Smithsonian looks at tattoos – the tattoos of Egyptian mummies, obscured by the mummification resins but revealed by infrared light:
Archaeologist Anne Austin of the University of Missouri, St. Louis, presented research on the tattooed mummies at the annual conference of the American Schools of Oriental Research in late November. Austin and her colleagues found the tattoos on mummified remains unearthed at a site called Deir el-Medina. The still-unidentified individuals were probably artisans and craft workers who helped construct and decorate the elaborate tombs found in the nearby Valley of the Kings and Valley of the Queens.
According to the paper’s abstract, tattooing in ancient Egypt remains poorly understood. The civilization left very little record of the practice, and prior to the Deir el-Medina finds, researchers had only identified six other Egyptian mummies with tattoos.

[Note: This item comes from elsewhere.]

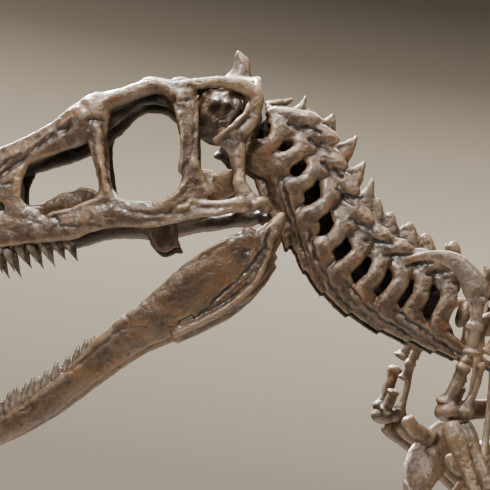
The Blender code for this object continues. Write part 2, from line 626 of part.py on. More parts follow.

Per Nature’s Traci Watson, Austin first spotted the tattoos while studying the Deir el-Medina mummies at Cairo’s French Institute of Oriental Archaeology in 2016. She noticed markings on the neck of a headless, armless torso and initially thought they were painted on. After closer examination, however, Austin realized the designs were actually tattoos. Using infrared light to better examine the mummy, she eventually found 30 individual tattoos, many of them invisible to the naked eye due to resins used in mummification.
…
The original tattooed woman assessed by Austin has cross patterns on her arms and hieroglyphic-like elements elsewhere. Most of the marks on her body do not appear on other individuals, leading Austin to suspect she played a significant religious role in ancient Egyptian society.
According to [Science News reporter Bruce] Bower, another Deir el-Medina mummy has tattoos of a human eye—a sign of protection still in use today—and a seated baboon on either side of her neck.
The archaeologist says she can find no discernible pattern in the tattoos found to date.